I have to admit since I have been in theater I have grown quite fond of Stars and Stripes. From my experience, it is authentic, with unbiased, real news.

With that being said, being whom I am, I am drawn to the rhetorical debate concerning what has been referred to as DADT, also known as “don’t ask, don’t tell”.

I believe one writer stated, more or less, that the transition allowing gays to serve openly in our military is inevitable (“Implementing new gay policy,” letter, Feb. 25). Scary, isn’t it? Sounds communist. Like a red, or shall I say, “rainbow scare.”

Curiously enough, many of my co-workers are bemused when they notice an article or letter to the editor I am reading in Stars and Stripes, but are not hesitant to begin a civil discussion. And of course, I entertain their thoughts.

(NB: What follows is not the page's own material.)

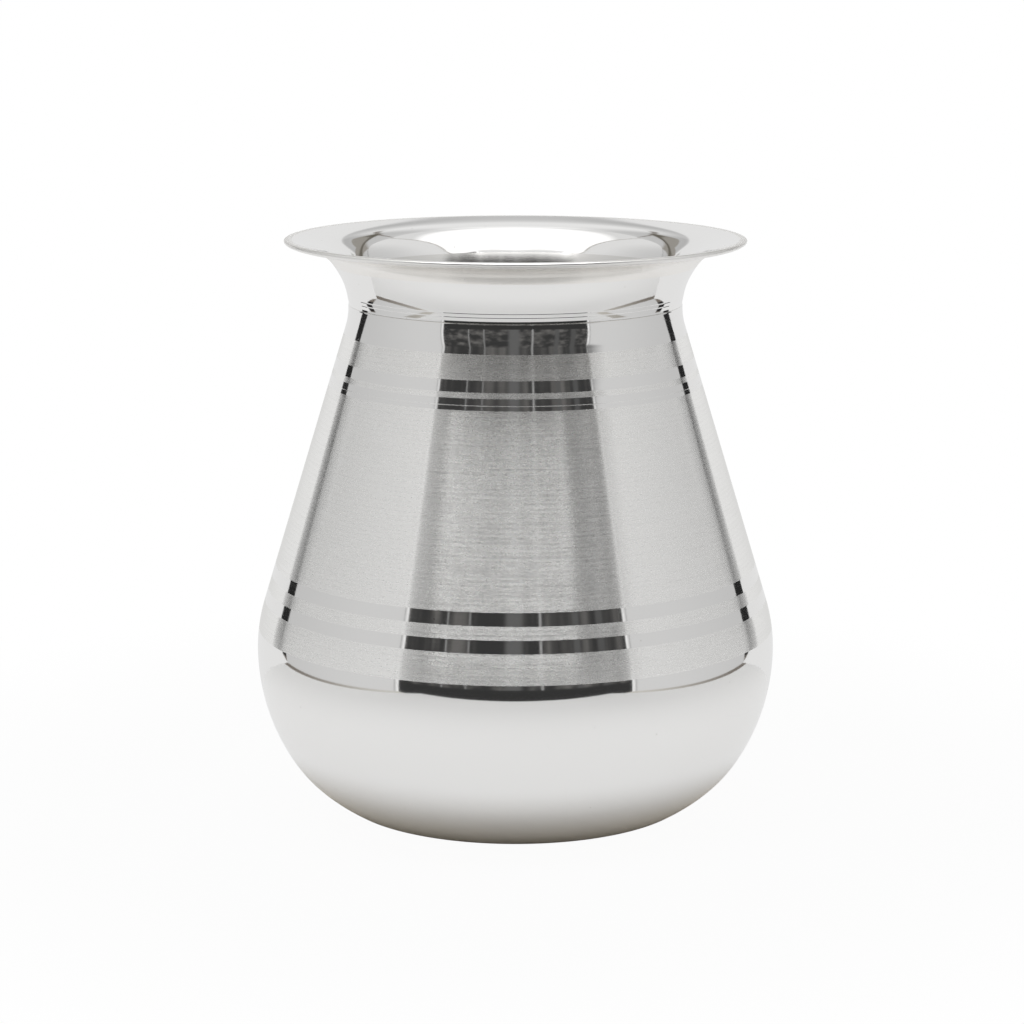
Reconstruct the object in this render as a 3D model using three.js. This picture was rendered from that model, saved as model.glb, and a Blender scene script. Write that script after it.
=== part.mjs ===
import * as THREE from 'three';

// Lota: a silver water vessel made of three spun shells, hard-soldered one into the next.
// Millimetres, +Z up, origin on the axis at the plane that the base rests on.

// Overall sizes
const height = 100;
const bodyRadius = 45.75;
const widestHeight = 27.4;
const neckRadius = 29.07;
const lipRadius = 40.1;
const footRadius = 31.1;

// The narrowest line of the neck is this far under the top of the lip
const mouthDepth = 11.95;
const neckHeight = height - mouthDepth;

// The sheet that all three shells are spun from
const wall = 1;

// Curves of the outline, from the foot up
const footAngle = THREE.MathUtils.degToRad(30.5);
const footRoundness = 0.34;
const bellyRadius = 35.2;
const bellySweep = THREE.MathUtils.degToRad(33);
const bendRadius = 28.5;
const throatRadius = 11.6;
const throatSweep = THREE.MathUtils.degToRad(30.5);
const flareRise = 4.2;
const flareReach = 6.4;
const lipAngle = THREE.MathUtils.degToRad(12);

// The base is dished, so that the vessel stands on a ring
const dishRadius = 24;
const dishDepth = 0.6;

// Lap joints, one just over the widest line and one just over the narrowest: an edge is set
// inwards and slides inside the shoulder
const waistSeamRise = 4;
const neckSeamRise = 0.55;
const waistSeamHeight = widestHeight + waistSeamRise;
const neckSeamHeight = neckHeight + neckSeamRise;
const lapHeight = 3.2;
const lapWall = 0.8;
const joggleHeight = 2;
const seamBevel = 0.15;
const solderLeg = 1.1;
const solderSag = 0.15;

// Fine lines turned in the neck, just over its seam
const turnedLines = 2;
const turnedLineStart = 1;
const turnedLineSpacing = 0.65;
const turnedLineWidth = 0.3;
const turnedLineDepth = 0.05;

const facets = 60;
const lipSteps = 5;
const dishSteps = 3;

// A point at a distance and an angle from another point
function polar(origin, radius, angle) {
  return new THREE.Vector2(
    origin.x + radius * Math.cos(angle),
    origin.y + radius * Math.sin(angle),
  );
}

function arc(centre, radius, from, to) {
  return new THREE.EllipseCurve(centre.x, centre.y, radius, radius, from, to, to < from);
}

// The cone is the straight line that touches both the bend over the widest line, which curves
// round a centre inside it, and the throat, which curves round a centre outside it.
function leanOfCone(bendCentre, throatCentre) {
  const between = throatCentre.clone().sub(bendCentre);
  return between.angle() - Math.acos((bendRadius + throatRadius) / between.length());
}

// The outside of the vessel, from the edge of its base to the underside of its lip
function outlineCurves() {
  const bellyCentre = new THREE.Vector2(bodyRadius - bellyRadius, widestHeight);
  const bendCentre = new THREE.Vector2(bodyRadius - bendRadius, widestHeight);
  const throatCentre = new THREE.Vector2(neckRadius + throatRadius, neckHeight);
  const lean = leanOfCone(bendCentre, throatCentre);

  const foot = new THREE.Vector2(footRadius, 0);
  const bellyFoot = polar(bellyCentre, bellyRadius, -bellySweep);
  const handle = footRoundness * bellyFoot.distanceTo(foot);
  const rounding = new THREE.CubicBezierCurve(
    foot,
    polar(foot, handle, footAngle),
    polar(bellyFoot, handle, -bellySweep - Math.PI / 2),
    bellyFoot,
  );

  const coneFoot = polar(bendCentre, bendRadius, lean);
  const coneTop = polar(throatCentre, throatRadius, Math.PI + lean);

  const throatTop = polar(throatCentre, throatRadius, Math.PI - throatSweep);
  const lipUnderside = polar(lipCentre(), wall / 2, lipAngle - Math.PI / 2);
  const flare = new THREE.CubicBezierCurve(
    throatTop,
    polar(throatTop, flareRise, Math.PI / 2 - throatSweep),
    polar(lipUnderside, -flareReach, lipAngle),
    lipUnderside,
  );

  return [
    { curve: rounding, steps: 6 },
    { curve: arc(bellyCentre, bellyRadius, -bellySweep, 0), steps: 5 },
    { curve: arc(bendCentre, bendRadius, 0, lean), steps: 4 },
    { curve: new THREE.LineCurve(coneFoot, coneTop), steps: 1 },
    {
      curve: arc(throatCentre, throatRadius, Math.PI + lean, Math.PI - throatSweep),
      steps: 6,
    },
    { curve: flare, steps: 8 },
  ];
}

function lipCentre() {
  return new THREE.Vector2(lipRadius - wall / 2, height - wall / 2);
}

// The outline, moved towards the axis by a depth measured square to it
function outlineAtDepth(depth) {
  const line = [];
  for (const { curve, steps } of outlineCurves()) {
    for (let step = line.length === 0 ? 0 : 1; step <= steps; step += 1) {
      const along = curve.getTangent(step / steps);
      const inwards = new THREE.Vector2(-along.y, along.x);
      line.push(curve.getPoint(step / steps).addScaledVector(inwards, depth));
    }
  }
  return line;
}

function pointAtHeight(line, level) {
  const above = Math.max(1, line.findIndex((point) => point.y >= level));
  const low = line[above - 1];
  const high = line[above];
  const share = (level - low.y) / (high.y - low.y);
  return new THREE.Vector2(low.x + (high.x - low.x) * share, level);
}

// The stretch of a rising line between two heights, with a point at each end
function stretch(line, bottom, top) {
  const least = 0.02;
  const inner = line.filter((point) => point.y > bottom + least && point.y < top - least);
  return [pointAtHeight(line, bottom), ...inner, pointAtHeight(line, top)];
}

function revolve(profile) {
  const geometry = new THREE.LatheGeometry(profile, facets);
  geometry.rotateX(Math.PI / 2);
  return geometry;
}

const outside = outlineAtDepth(0);
const inside = outlineAtDepth(wall);
const lapInside = outlineAtDepth(wall + lapWall);

// Height of the dish over the resting plane, at a radius
function dishRise(radius) {
  return dishDepth * (1 - (radius / dishRadius) ** 2);
}

// The lower body: its dished base, belly and widest line, up to the edge that the shoulder
// sits on. The edge is set in and goes on up inside the shoulder.
function bowlProfile() {
  const lapTop = waistSeamHeight + lapHeight;
  const under = [];
  const floor = [];
  for (let step = 0; step <= dishSteps; step += 1) {
    const radius = dishRadius * step / dishSteps;
    under.push(new THREE.Vector2(radius, dishRise(radius)));
    floor.unshift(new THREE.Vector2(radius, wall + dishRise(radius)));
  }
  return [
    ...under,
    ...stretch(outside, 0, waistSeamHeight),
    ...stretch(inside, waistSeamHeight, lapTop),
    ...stretch(lapInside, waistSeamHeight, lapTop).reverse(),
    ...stretch(inside, wall, waistSeamHeight - joggleHeight).reverse(),
    ...floor,
  ];
}

// The cone: its lower edge sits on the bowl, round the bowl's set-in edge, and its upper edge,
// bevelled outside, carries the neck.
function shoulderProfile() {
  const outer = stretch(outside, waistSeamHeight, neckSeamHeight - seamBevel);
  const edge = pointAtHeight(outside, neckSeamHeight);
  edge.x -= seamBevel;
  return [
    ...outer,
    edge,
    ...stretch(inside, waistSeamHeight, neckSeamHeight).reverse(),
    outer[0].clone(),
  ];
}

// A rising line with a shallow V turned in it at a height
function withTurnedLine(line, middle) {
  const low = middle - turnedLineWidth / 2;
  const high = middle + turnedLineWidth / 2;
  const bottom = pointAtHeight(line, middle);
  bottom.x -= turnedLineDepth;
  return [
    ...line.filter((point) => point.y < low),
    pointAtHeight(line, low),
    bottom,
    pointAtHeight(line, high),
    ...line.filter((point) => point.y > high),
  ];
}

// The outside of the neck. Its bevel and the shoulder's meet in a fine line round the seam.
function neckOutside() {
  const bevelTop = neckSeamHeight + seamBevel;
  const seam = pointAtHeight(outside, neckSeamHeight);
  seam.x -= seamBevel;
  let line = [seam, ...stretch(outside, bevelTop, outside[outside.length - 1].y)];
  for (let count = 0; count < turnedLines; count += 1) {
    const middle = neckSeamHeight + turnedLineStart + count * turnedLineSpacing;
    line = withTurnedLine(line, middle);
  }
  return line;
}

// The throat and the flared mouth with its rounded lip. Below the seam its edge is set in and
// goes down inside the shoulder.
function neckProfile() {
  const centre = lipCentre();
  const lip = [];
  for (let step = 1; step <= lipSteps; step += 1) {
    const angle = lipAngle - Math.PI / 2 + Math.PI * step / lipSteps;
    lip.push(polar(centre, wall / 2, angle));
  }
  const lapBottom = neckSeamHeight - lapHeight;
  const throatBottom = neckSeamHeight + joggleHeight;
  const innerTop = inside[inside.length - 1].y;
  const outer = neckOutside();
  return [
    ...outer,
    ...lip,
    ...stretch(inside, throatBottom, innerTop).slice(0, -1).reverse(),
    ...stretch(lapInside, lapBottom, neckSeamHeight).reverse(),
    ...stretch(inside, lapBottom, neckSeamHeight),
    outer[0].clone(),
  ];
}

// A fillet of solder in the corner between a set-in edge and the wall round it. It runs from
// the edge at one height, over or under it, and its face is slightly hollow.
function solderProfile(edgeHeight, legEnd) {
  const wallSide = stretch(inside, Math.min(edgeHeight, legEnd), Math.max(edgeHeight, legEnd));
  const onEdge = pointAtHeight(lapInside, edgeHeight);
  const onWall = pointAtHeight(inside, legEnd);
  const face = onEdge.clone().lerp(onWall, 0.5);
  face.x += solderSag;
  const rising = legEnd > edgeHeight;
  return rising
    ? [onEdge, ...wallSide, face, onEdge.clone()]
    : [...wallSide, onEdge, face, wallSide[0].clone()];
}

const silver = { color: 0xdedcd8, metalness: 1 };
const polished = new THREE.MeshStandardMaterial({ ...silver, roughness: 0.08 });
const satin = new THREE.MeshStandardMaterial({ ...silver, roughness: 0.28 });
const solder = new THREE.MeshStandardMaterial({ color: 0xc9c6bd, metalness: 1, roughness: 0.4 });

function piece(name, profile, material) {
  const mesh = new THREE.Mesh(revolve(profile), material);
  mesh.name = name;
  return mesh;
}

const waistLapTop = waistSeamHeight + lapHeight;
const neckLapBottom = neckSeamHeight - lapHeight;

const lota = new THREE.Group();
lota.add(piece('bowl', bowlProfile(), polished));
lota.add(piece('shoulder', shoulderProfile(), satin));
lota.add(piece('neck', neckProfile(), polished));
lota.add(piece('waist_solder', solderProfile(waistLapTop, waistLapTop + solderLeg), solder));
lota.add(piece('neck_solder', solderProfile(neckLapBottom, neckLapBottom - solderLeg), solder));

export default lota;
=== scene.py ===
import math

import bpy
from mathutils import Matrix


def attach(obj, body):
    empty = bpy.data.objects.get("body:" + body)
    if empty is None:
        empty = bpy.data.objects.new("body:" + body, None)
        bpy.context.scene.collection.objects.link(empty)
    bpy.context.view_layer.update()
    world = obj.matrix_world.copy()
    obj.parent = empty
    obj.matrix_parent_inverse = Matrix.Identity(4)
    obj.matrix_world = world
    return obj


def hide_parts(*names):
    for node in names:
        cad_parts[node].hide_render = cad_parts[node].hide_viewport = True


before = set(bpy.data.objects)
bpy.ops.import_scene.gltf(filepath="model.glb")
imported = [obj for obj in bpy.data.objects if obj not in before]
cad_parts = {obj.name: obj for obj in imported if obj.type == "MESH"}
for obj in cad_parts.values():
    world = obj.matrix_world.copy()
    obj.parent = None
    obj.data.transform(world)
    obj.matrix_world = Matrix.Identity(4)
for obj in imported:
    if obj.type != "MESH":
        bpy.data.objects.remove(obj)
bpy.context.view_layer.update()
MM = 0.001


# The bowl: the lower body, spun from one disc of silver sheet. Its base is dished, so that it
# stands on a ring. Its upper edge is set in by the sheet's thickness and goes on up inside the
# shoulder, where it is hard-soldered. The outside is polished to a mirror.
height = 100 * MM
body_radius = 45.75 * MM
widest_height = 27.4 * MM
neck_radius = 29.07 * MM
neck_height = 88.05 * MM
lip_radius = 40.1 * MM
foot_radius = 31.1 * MM
lip_angle = math.radians(12)
wall = 1 * MM
lap_wall = 0.8 * MM
lap_height = 3.2 * MM
joggle_height = 2 * MM
waist_seam = 31.4 * MM
dish_radius = 24 * MM
dish_depth = 0.6 * MM
dish_steps = 24
around = 384
one_point = 1e-8
on_axis = 1e-7


def polar(origin, radius, angle):
    """The point at a distance and an angle from another."""
    return (origin[0] + radius * math.cos(angle), origin[1] + radius * math.sin(angle))


def arc(centre, radius, start, end, steps):
    """Points of an arc, each with the direction in which the outline runs there."""
    turn = 1 if end > start else -1
    made = []
    for step in range(steps + 1):
        angle = start + (end - start) * step / steps
        along = (-turn * math.sin(angle), turn * math.cos(angle))
        made.append((polar(centre, radius, angle), along))
    return made


def bezier(a, b, c, d, steps):
    """Points of a cubic curve, each with the direction in which the outline runs there."""
    made = []
    for step in range(steps + 1):
        t = step / steps
        u = 1 - t
        point = tuple(
            u ** 3 * a[i] + 3 * u * u * t * b[i] + 3 * u * t * t * c[i] + t ** 3 * d[i]
            for i in (0, 1)
        )
        slope = [
            u * u * (b[i] - a[i]) + 2 * u * t * (c[i] - b[i]) + t * t * (d[i] - c[i])
            for i in (0, 1)
        ]
        size = math.hypot(*slope)
        made.append((point, (slope[0] / size, slope[1] / size)))
    return made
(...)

It seems to me many people are not bigots at all, but have a misguided profile of the everyday homosexual. The outcome: fear.

Many of these concerns are genuine and need to be considered. A change of policy will no doubt challenge our nation, but if there is anything I know about America it is that we are well-conditioned to amendments. I do not personally believe that this change in policy will have a traumatic effect on the infrastructure or facade of our armed forces. Whether many are aware or not, gays are already serving honorably within our military.

Rather than the coming-out party everyone is expecting, I believe this change will merely grant many of our servicemembers a subtle sigh of relief knowing that their job is secure, despite whom it is they happen to love. I think every American deserves this much.